Take Bettina for example: what a blessing that she can explode immediately I say something insensitive. I understand, apologise, sometimes crawl even and soon it’s all over. But the silent treatment which is not even just silent - just smoothing over into something else, is much much worse." (Quoting from my blog Sib - the broken relationship between my sister and me)  Unfortunately I do carry on, serenely unaware.
And another thing, things that seem self-explanatory to the general population (eg: "It's obvious that the President of the United States' life is worth more than a random five-year-old's" - well, to me TOTALLY unobvious. In fact the child is far more precious. The US pres has had at least 50 or in Trump's case 70 misbegotten years, why on earth would he be more valuable than the little boy lost in Capricorn? Why?)

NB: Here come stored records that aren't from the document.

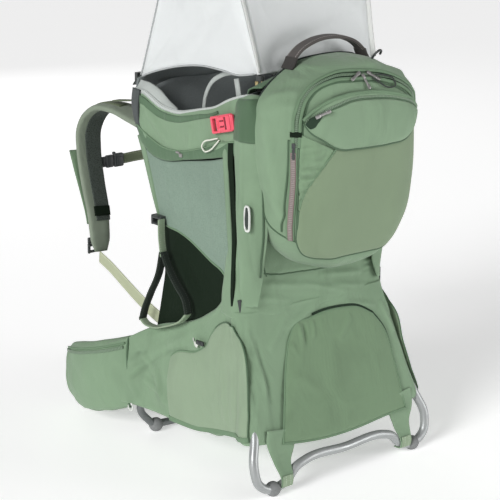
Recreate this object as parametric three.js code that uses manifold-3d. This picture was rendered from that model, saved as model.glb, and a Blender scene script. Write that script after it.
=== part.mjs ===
// Child carrier backpack: a bent aluminium frame with a fold-in kickstand, a soft cockpit with a seat,
// a rear storage pack, a sunshade on two bowed poles, and a padded harness for the wearer.
// Millimetres, +Z up, +Y the way the wearer faces, -X the wearer's left. Every left piece is mirrored
// to the right. The carrier stands on its four rubber feet.
import * as THREE from "three";
import { mergeVertices } from "three/addons/utils/BufferGeometryUtils.js";
import Module from "manifold-3d";

const wasm = await Module();
wasm.setup();

// Driving dimensions
const ORIGIN_Y = 81; // middle of the carrier's depth, measured from the layout's own zero
const FRAME_R = 8; // main frame and kickstand tube radius
const STRUT_R = 7; // rear strut and base rail radius
const FOOT_R = 13; // rubber foot radius
const FOOT_Z = 12; // height of the foot's centre, so its flat sole lies on the floor
const GAP = 0.35; // clearance kept between touching pieces
const REAR_FOOT = [165, -200]; // x and y of a rear foot
const FRONT_FOOT = [134, 169]; // x and y of a front foot
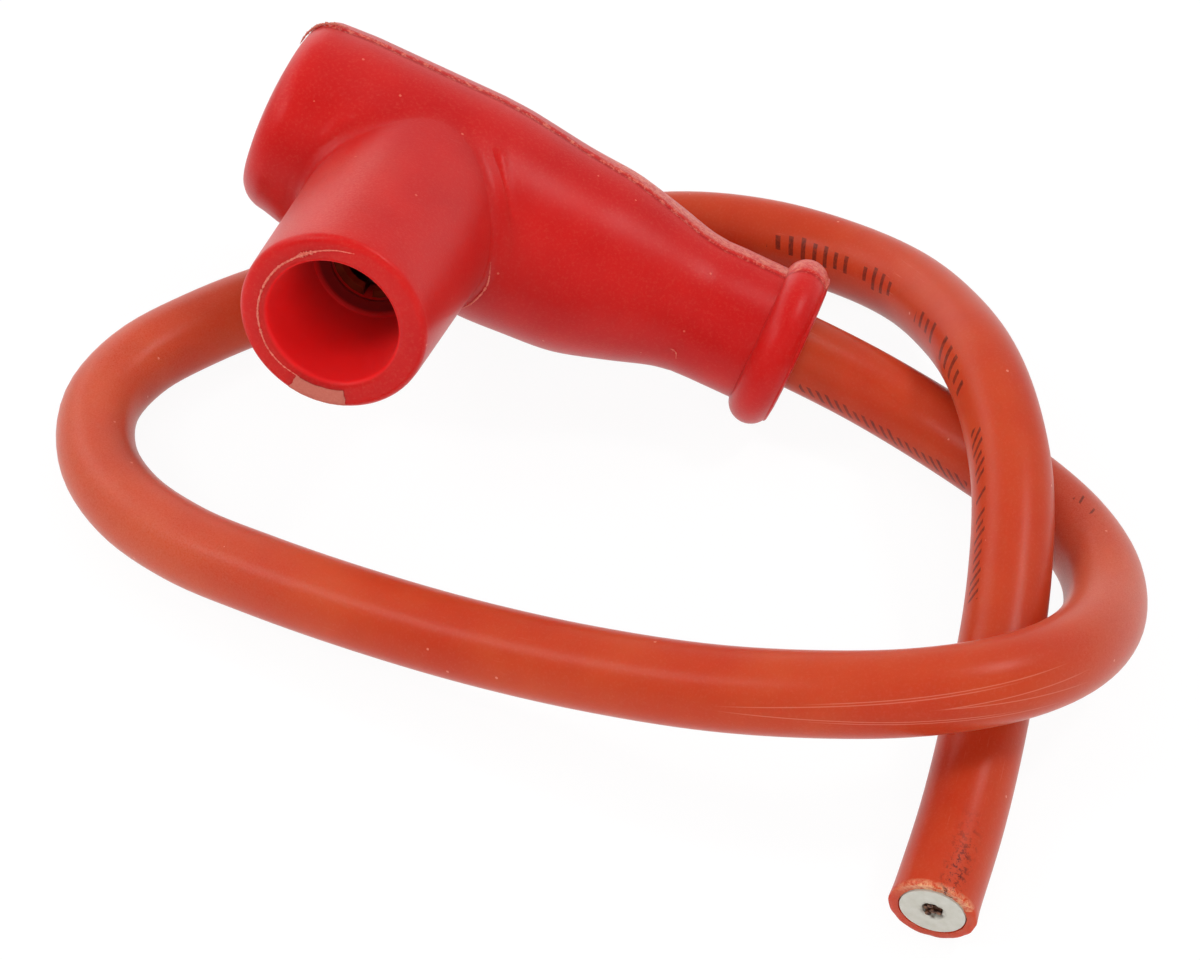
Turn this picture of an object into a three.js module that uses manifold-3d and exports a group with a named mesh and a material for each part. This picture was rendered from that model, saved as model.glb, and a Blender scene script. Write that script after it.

But I digress (hugely). I came here to write about what is happening to Geoff and me. You see here again my incomprehension (as was Sheil’s: mine is hysterically less so) about the awfulness of death if you are suffering from something incurable is a gross factor. I can choose for myself: I am fairly decided to commit a hopefully assisted suicide as soon as I judge my grandchildren don’t need me around any more. (My judgment not their’s, by the way!) But my husband may have vastly different views and I am not to impinge upon them. Whatever he decides goes. And I will not make a spectacle of my sadness at losing him so that
he has to comfort me instead of thinking of himself.